Opinion

Coming clean about cleaning

Friday, November 7, 2003

The time has arrived to come clean about cleaning habits. How many have rushed around the house -- with company soon to arrive -- furiously grabbing things and throwing them in your closet? Or even better, in the bathtub? Or the best, in the oven? I'll admit to the first two and prayed that no one peeked in the closet or slid the tub door open. I consciously avoid the oven because I'm the type of person who would turn it on without looking inside and end up with charbroiled tennis shoes. As anyone who has lived with small children, or with a teen-agers, or just with one other person knows, it's impossible to keep a house clean for any length of time. I dread those days when I'm away while my family is home because I know the house will be completely undone when I arrive home. Even though I'm not home, I can sense the oatmeal smeared across the counter and the clothes hanging from the ceiling fans. It's the same story for anyone who has left a teen-ager at home during the summer and arrives home after work to find the child in the same exact spot but with food wrappers somehow scattered around the house. At this point in my life, I no longer strive for cleanliness but rather unclutteredness. No, I'm not living in a pigsty, but it's a good day if I can walk from one end of the living room to the other without stepping on a lego or banging my toe into a remote control car. The move from cleaning to decluttering has evolved after picking up "The Three Little Pigs" book for the sixth time in one day; after wiping up the glass of spilled juice for the fifth time in one morning; after putting away laundry continuously all day.

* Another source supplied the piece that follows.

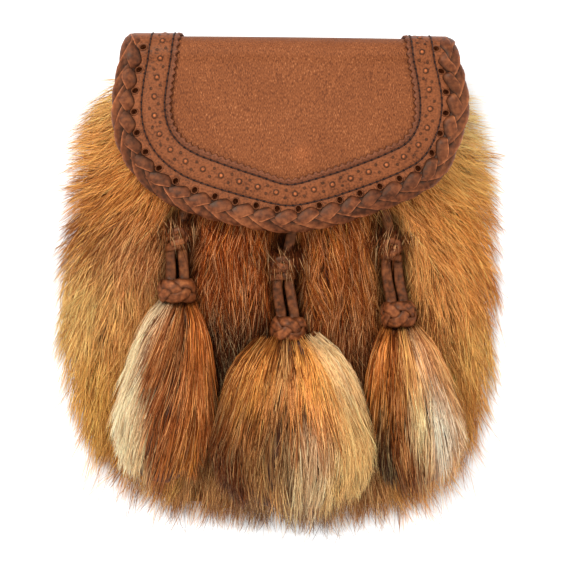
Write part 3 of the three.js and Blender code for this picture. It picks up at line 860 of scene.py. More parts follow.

My bookshelves are lined with books (and dust) about maintaining your house. They contain a variety of concepts and ideas to keep a house uncluttered and thus easier to clean. Many of these have been attempted, but there are always loopholes for failure. There is the basket by the front door to collect the shoes which have been removed upon entering. In an ideal world, all the shoes would be gently placed in the basket until they are needed again, where they could be found with a quick search. This works for approximately three days after which 13 pairs of shoes have filled up the basket and are overflowing onto the floor. (That's presuming the shoes made it the two feet from the door to the basket -- which I've learned is a difficult task in itself.) With a house rule to take off your shoes when you enter, a person also would  assume that a pair of shoes was always available to wear by the front door. This obviously is not true since every morning at my house is spent searching across the house for two matching shoes. How about the rule: If you get it out, put it away? I have tried implementing this rule slowly, but usually fall upon the second rule: It's easier to do it yourself.

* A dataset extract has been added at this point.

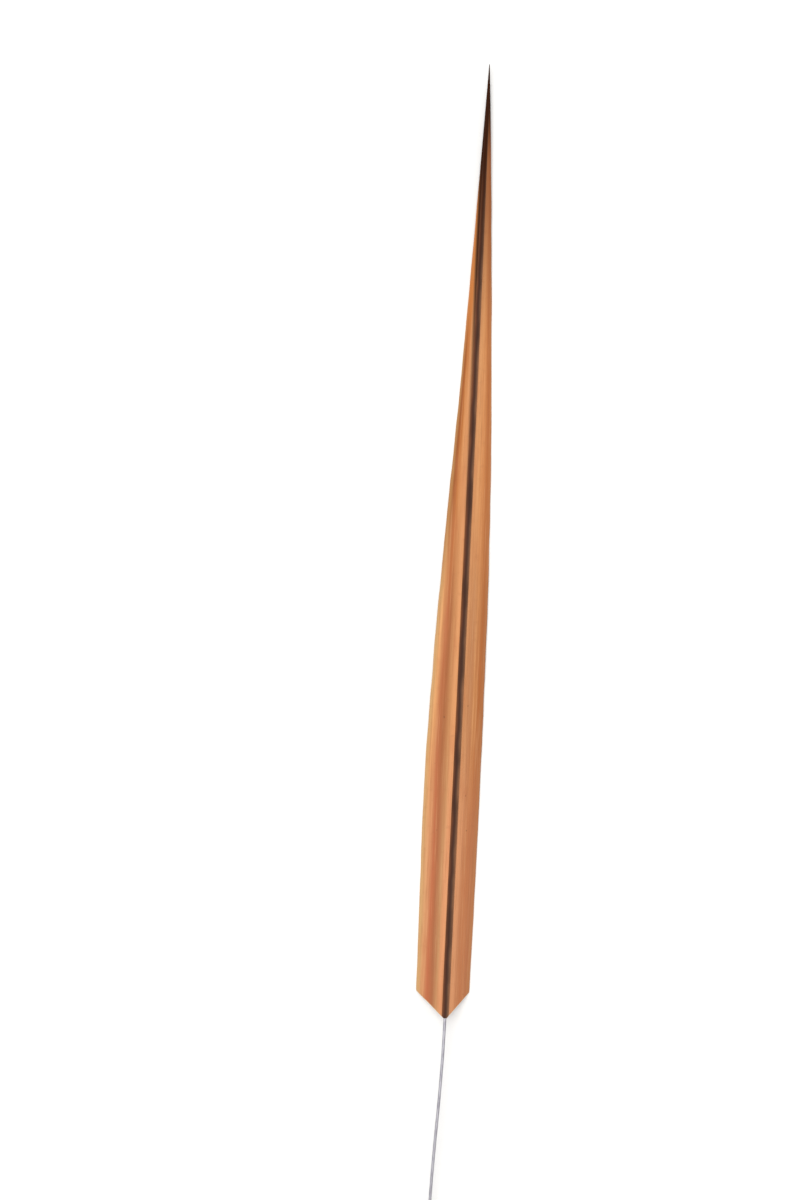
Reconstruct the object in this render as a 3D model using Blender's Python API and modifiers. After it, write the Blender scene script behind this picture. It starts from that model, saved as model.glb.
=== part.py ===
"""One dried date palm leaflet, trimmed to a spear, on the steel wire it is arranged by.

The leaflet is folded along its midrib like a roof, as date palm leaflets grow, and lies on a
surface with the midrib up and its two margins down. The wire is pushed into the cut end of the
midrib and comes down to the same surface. +Y runs from the wire to the tip, +X points to the
narrower half and +Z is up. All sizes are in metres.
"""

import math

import bmesh
import bpy
import numpy as np
from mathutils import Vector

# Leaf blade. "Along" is the distance from the cut point towards the tip.
LEAF_LENGTH = 0.380
BLADE_THICKNESS = 0.00045
BLADE_ROWS = 60
BLADE_COLUMNS = 16

# Half widths as seen from above, at distances along the leaf.
LEFT_HALF_WIDTH = [
    (0.000, 0.0118),
    (0.045, 0.0122),
    (0.085, 0.0126),
    (0.150, 0.0109),
    (0.200, 0.0085),
    (0.250, 0.0057),
    (0.300, 0.0034),
    (0.350, 0.0013),
    (0.380, 0.00015),
]
RIGHT_HALF_WIDTH = [
    (0.000, 0.0093),
    (0.045, 0.0096),
    (0.088, 0.0098),
    (0.150, 0.0096),
    (0.215, 0.0083),
    (0.280, 0.0056),
    (0.330, 0.0031),
    (0.365, 0.0011),
    (0.380, 0.00015),
]

# Height of the fold above the surface, and how far the margins hang below the fold.
FOLD_HEIGHT = [
    (0.000, 0.0086),
    (0.060, 0.0080),
    (0.150, 0.0070),
    (0.250, 0.0054),
    (0.320, 0.0040),
    (0.380, 0.0034),
]
MARGIN_DROP = [
    (0.000, 0.0081),
    (0.060, 0.0074),
    (0.150, 0.0061),
    (0.250, 0.0049),
    (0.320, 0.0028),
    (0.380, 0.0003),
]
LEFT_ARCH = 0.10
RIGHT_ARCH = 0.22
PLEAT_DEPTH = 0.00045

# Midrib, a stiff cord along the fold.
MIDRIB_WIDTH = [
    (0.000, 0.0028),
    (0.060, 0.0027),
    (0.200, 0.0025),
    (0.300, 0.0021),
    (0.350, 0.0014),
    (0.380, 0.0007),
]

# The scissor cut at the base: a blunt point on the midrib and a slanting cut on each side.
CUT_NOSE = 0.0012
LEFT_CUT_RISE = 0.84
RIGHT_CUT_RISE = 1.10

# Wire, a hand-cut stem of galvanised steel.
WIRE_RADIUS = 0.0006
WIRE_LENGTH = 0.205
WIRE_INSET = 0.022
WIRE_POINTS = 44
BORE_RADIUS = WIRE_RADIUS + 0.0003
WIRE_SWAY = [
    (-WIRE_INSET, 0.0),
    (0.000, 0.0),
    (0.025, -0.0005),
    (0.050, -0.0017),
    (0.075, -0.0026),
    (0.130, -0.0042),
    (0.205, -0.0058),
]

LEAF_COLOUR = (0.56, 0.30, 0.14, 1.0)
WIRE_COLOUR = (0.55, 0.56, 0.58, 1.0)


def smooth(points, at):
    """The height, at one place, of a curve through the points that overshoots none of them."""
    place, value = np.array(points).T
    run = np.diff(place)
    rise = np.diff(value) / run
    slope = np.concatenate([rise[:1], np.zeros(len(rise) - 1), rise[-1:]])
    same_way = rise[:-1] * rise[1:] > 0
    before, after = rise[:-1][same_way], rise[1:][same_way]
    slope[1:-1][same_way] = 2 * before * after / (before + after)
    i = int(np.clip(np.searchsorted(place, at) - 1, 0, len(run) - 1))
    part = (at - place[i]) / run[i]
    step = part * part * (3 - 2 * part)
    bend = part * (1 - part)
    lean = run[i] * bend * ((1 - part) * slope[i] - part * slope[i + 1])
    return float(value[i] + step * (value[i + 1] - value[i]) + lean)


def blade_point(across, along):
    """A point of the blade's upper surface: across is -1 at the left margin and 1 at the right."""
    left = across < 0
    reach = abs(across)
    half_width = smooth(LEFT_HALF_WIDTH if left else RIGHT_HALF_WIDTH, along)
    arch = LEFT_ARCH if left else RIGHT_ARCH
    fall = smooth(MARGIN_DROP, along) * (reach * (1 - arch) + arch * reach * reach)
    pleat = PLEAT_DEPTH * min(1.0, half_width / 0.010) * math.sin(math.pi * reach) ** 2
    height = smooth(FOLD_HEIGHT, along) - fall - pleat
    return Vector((math.copysign(half_width * reach, across), along, height))


def fold_line(along):
    """The centre of the midrib, which the wire carries on before it bends."""
    return Vector((0, along, smooth(FOLD_HEIGHT, along) - BLADE_THICKNESS / 2))


def plain_material(name, colour, roughness, metallic):
    material = bpy.data.materials.new(name)
    material.use_nodes = True
    shader = material.node_tree.nodes["Principled BSDF"]
    shader.inputs["Base Color"].default_value = colour
    shader.inputs["Roughness"].default_value = roughness
    shader.inputs["Metallic"].default_value = metallic
    return material


def add_object(name, data, collection, parent):
    obj = bpy.data.objects.new(name, data)
    collection.objects.link(obj)
    obj.parent = parent
    return obj


def tube_curve(name, points, radii):
    """A curve with a round section whose radius follows the list, closed at both ends."""
    curve = bpy.data.curves.new(name, "CURVE")
    curve.dimensions = "3D"
    curve.bevel_depth = 1.0
    curve.bevel_resolution = 2
    curve.use_fill_caps = True
    spline = curve.splines.new("POLY")
    spline.points.add(len(points) - 1)
    for knot, point, radius in zip(spline.points, points, radii):
        knot.co = (*point, 1.0)
        knot.radius = radius
    return curve


def closed_mesh(curve, name):
    """The curve's solid as a mesh, with its caps joined to its sides."""
    guide = bpy.data.objects.new(name, curve)
    bpy.context.scene.collection.objects.link(guide)
    bpy.context.view_layer.update()
    evaluated = guide.evaluated_get(bpy.context.evaluated_depsgraph_get())
    mesh = bpy.data.meshes.new_from_object(evaluated)
    mesh.name = name
    bpy.data.objects.remove(guide)
    bm = bmesh.new()
    bm.from_mesh(mesh)
    bmesh.ops.remove_doubles(bm, verts=bm.verts, dist=1e-6)
    bmesh.ops.recalc_face_normals(bm, faces=bm.faces)
    bm.to_mesh(mesh)
    bm.free()
    return mesh


def as_helper(obj):
    obj.hide_render = True
    obj.display_type = "WIRE"
    return obj


def make_blade(collection, parent):
    """The two halves of the blade as one folded sheet with a real thickness."""
    bm = bmesh.new()
    bmesh.ops.create_grid(bm, x_segments=BLADE_COLUMNS, y_segments=BLADE_ROWS, size=1.0)
    for vert in bm.verts:
        along = LEAF_LENGTH * (vert.co.y + 1) / 2
        vert.co = blade_point(vert.co.x, along)
    mesh = bpy.data.meshes.new("palm_leaflet")
    bm.to_mesh(mesh)
    bm.free()
    leaflet = add_object("palm_leaflet", mesh, collection, parent)
    wall = leaflet.modifiers.new("blade_thickness", "SOLIDIFY")
    wall.thickness = BLADE_THICKNESS
    wall.offset = -1.0
    return leaflet


def make_midrib(collection, parent):
    """The midrib, from before the cut to just past the blade's end, so that it is the tip.

    Its rings stand halfway between the blade's rows, which keeps the joined faces well shaped.
    """
    row = LEAF_LENGTH / BLADE_ROWS
    reach = [-0.004, *(np.arange(BLADE_ROWS) + 0.5) * row, LEAF_LENGTH + 0.0005]
    points = [fold_line(along) for along in reach]
    radii = [smooth(MIDRIB_WIDTH, max(0.0, along)) / 2 for along in reach]
    curve = tube_curve("midrib", points, radii)
    return as_helper(add_object("midrib", closed_mesh(curve, "midrib"), collection, parent))


def make_base_cutter(collection, parent):
    """A wedge with a V in its upper side, which trims the base to a point on the midrib."""
    far = 0.030
    nose = CUT_NOSE / 2
    outline = [
        (-far, LEFT_CUT_RISE * (far - nose)),
        (-nose, 0.0),
        (nose, 0.0),
        (far, RIGHT_CUT_RISE * (far - nose)),
        (far, -far),
        (-far, -far),
    ]
    curve = bpy.data.curves.new("base_cutter", "CURVE")
    curve.dimensions = "2D"
    curve.fill_mode = "BOTH"
    curve.extrude = far
    spline = curve.splines.new("POLY")
    spline.points.add(len(outline) - 1)
    for knot, (x, y) in zip(spline.points, outline):
        knot.co = (x, y, 0.0, 1.0)
    spline.use_cyclic_u = True
    mesh = closed_mesh(curve, "base_cutter")
    return as_helper(add_object("base_cutter", mesh, collection, parent))


def make_bore_cutter(collection, parent):
    """The hole that the wire is pushed into, along the midrib from its cut end."""
    reach = [-0.010, WIRE_INSET + 0.0003]
    points = [fold_line(along) for along in reach]
    curve = tube_curve("wire_bore", points, [BORE_RADIUS] * 2)
    return as_helper(add_object("wire_bore", closed_mesh(curve, "wire_bore"), collection, parent))


def add_boolean(obj, operation, other):
    """Both solids are closed, and the sheet is too thin at its tip for the exact solver."""
    step = obj.modifiers.new(f"{operation.lower()}_{other.name}", "BOOLEAN")
    step.operation = operation
    step.object = other
    step.solver = "MANIFOLD"


def wire_point(out):
    """The wire's centre, by distance out of the leaf; inside the midrib the distance is negative."""
    if out <= 0:
        return fold_line(-out)
    start = fold_line(0.0)
    climb = (fold_line(0.0).z - fold_line(0.010).z) / 0.010
    part = out / WIRE_LENGTH
    carried_on = start.z + climb * out * (1 - part) ** 2
    fall = (start.z - WIRE_RADIUS) * part * part * (3 - 2 * part)
    return Vector((smooth(WIRE_SWAY, out), -out, carried_on - fall))


def make_wire(collection, parent):
    reach = np.linspace(-WIRE_INSET, WIRE_LENGTH, WIRE_POINTS)
    points = [wire_point(out) for out in reach]
    curve = tube_curve("stem_wire", points, [WIRE_RADIUS] * WIRE_POINTS)
    return add_object("stem_wire", closed_mesh(curve, "stem_wire"), collection, parent)


def centre_on_origin(anchor, objects):
    """Moves the whole part so that the middle of the underside of its box is at the origin."""
    bpy.context.view_layer.update()
    graph = bpy.context.evaluated_depsgraph_get()
    corners = [
        obj.matrix_world @ Vector(corner)
        for obj in objects
        for corner in obj.evaluated_get(graph).bound_box
    ]
    low = Vector(min(corner[axis] for corner in corners) for axis in range(3))
    high = Vector(max(corner[axis] for corner in corners) for axis in range(3))
    anchor.location = -Vector(((low.x + high.x) / 2, (low.y + high.y) / 2, low.z))


def main():
    for obj in list(bpy.data.objects):
        bpy.data.objects.remove(obj)
    parts = bpy.data.collections.new("dried_date_palm_frond")
    helpers = bpy.data.collections.new("cutters")
    for collection in (parts, helpers):
        bpy.context.scene.collection.children.link(collection)
    anchor = add_object("leaf_base", None, parts, None)

    leaf_material = plain_material("dried_palm_leaf", LEAF_COLOUR, 0.65, 0.0)
    leaflet = make_blade(parts, anchor)
    leaflet.data.materials.append(leaf_material)
    for operation, make_helper in (
        ("UNION", make_midrib),
        ("DIFFERENCE", make_base_cutter),
        ("DIFFERENCE", make_bore_cutter),
    ):
        helper = make_helper(helpers, anchor)
        helper.data.materials.append(leaf_material)
        add_boolean(leaflet, operation, helper)

    wire = make_wire(parts, anchor)
    wire.data.materials.append(plain_material("galvanised_wire", WIRE_COLOUR, 0.42, 1.0))

    for obj in (leaflet, wire):
        obj.data.shade_smooth()
        obj.data.set_sharp_from_angle(angle=math.radians(40))
    centre_on_origin(anchor, (leaflet, wire))


main()
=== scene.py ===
# %% [markdown]
# # A dried date palm leaflet on its stem wire
# A date palm leaf carries many leaflets, each folded along its midrib like a roof. This one was
# dried, cut to a point at its base with scissors, and put on a florist's wire. It lies on a table
# with its midrib up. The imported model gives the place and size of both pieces, so it is loaded
# first and everything below is measured from it.

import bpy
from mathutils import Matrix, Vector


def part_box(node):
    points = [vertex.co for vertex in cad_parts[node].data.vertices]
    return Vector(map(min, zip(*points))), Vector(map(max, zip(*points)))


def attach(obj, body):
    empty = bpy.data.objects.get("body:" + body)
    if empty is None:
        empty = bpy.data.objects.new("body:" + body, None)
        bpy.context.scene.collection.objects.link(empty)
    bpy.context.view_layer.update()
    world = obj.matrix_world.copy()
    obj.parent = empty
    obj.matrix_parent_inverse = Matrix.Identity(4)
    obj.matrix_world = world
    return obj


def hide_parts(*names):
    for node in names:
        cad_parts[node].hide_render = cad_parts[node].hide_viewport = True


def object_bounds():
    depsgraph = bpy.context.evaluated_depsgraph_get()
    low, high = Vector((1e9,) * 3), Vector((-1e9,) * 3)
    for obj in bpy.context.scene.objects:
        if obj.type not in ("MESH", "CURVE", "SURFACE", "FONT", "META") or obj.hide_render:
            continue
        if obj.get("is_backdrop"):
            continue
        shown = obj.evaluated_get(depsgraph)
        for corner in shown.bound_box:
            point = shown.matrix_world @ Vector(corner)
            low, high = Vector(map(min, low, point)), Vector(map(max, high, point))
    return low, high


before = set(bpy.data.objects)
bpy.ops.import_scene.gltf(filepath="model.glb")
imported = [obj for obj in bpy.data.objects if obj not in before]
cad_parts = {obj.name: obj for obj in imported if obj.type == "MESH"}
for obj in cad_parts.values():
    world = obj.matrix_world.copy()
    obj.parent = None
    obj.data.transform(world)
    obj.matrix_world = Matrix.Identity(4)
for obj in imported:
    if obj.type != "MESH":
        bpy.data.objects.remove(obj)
cad_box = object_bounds()
leaf_low, leaf_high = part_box("palm_leaflet")
print("packed pieces:", sorted(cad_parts))
print("leaflet box in mm:", [round(1000 * (b - a), 1) for a, b in zip(leaf_low, leaf_high)])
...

The idea starts off simply. Leave the clothes/toys/dishes where they are until the appropriate person puts the item away. Nice in concept until the clothes are piled so high they reach the ceiling, the toys form a continuous layer over the carpet and the dishes are thrown away rather than pointlessly scrubbed. So I resort to second rule of doing it myself which includes throwing the clothes in the closet until he or she runs out of clean clothes and begs me to do the laundry; the toys are meticulously collected and carefully placed in a garbage bag, where they suddenly become the child's favorite toys; and the dishes are placed in the sink for their three-day soak.

When all else fails, you can try my solution for the kitchen. I would think the kitchen was clean with the counters wiped and the floor swept. Then the sun would rise and glare through the windows at the perfect angle. Every crumb was highlighted, every speck of dusk was illuminated. I avoided the kitchen during the early morning hours because the sun was so harsh and the kitchen so obviously unclean. My cleaning solution: Hang a curtain. With the shades closed in the morning, there were no more blinding sun, no more gleaming rays of light bouncing off the floor and the counters. My kitchen was suddenly clean, at least until I opened the curtains again.

-- Ronda Graff is spending the day "cleaning" her house, which means it will look the same at the end of the day as it does at the beginning.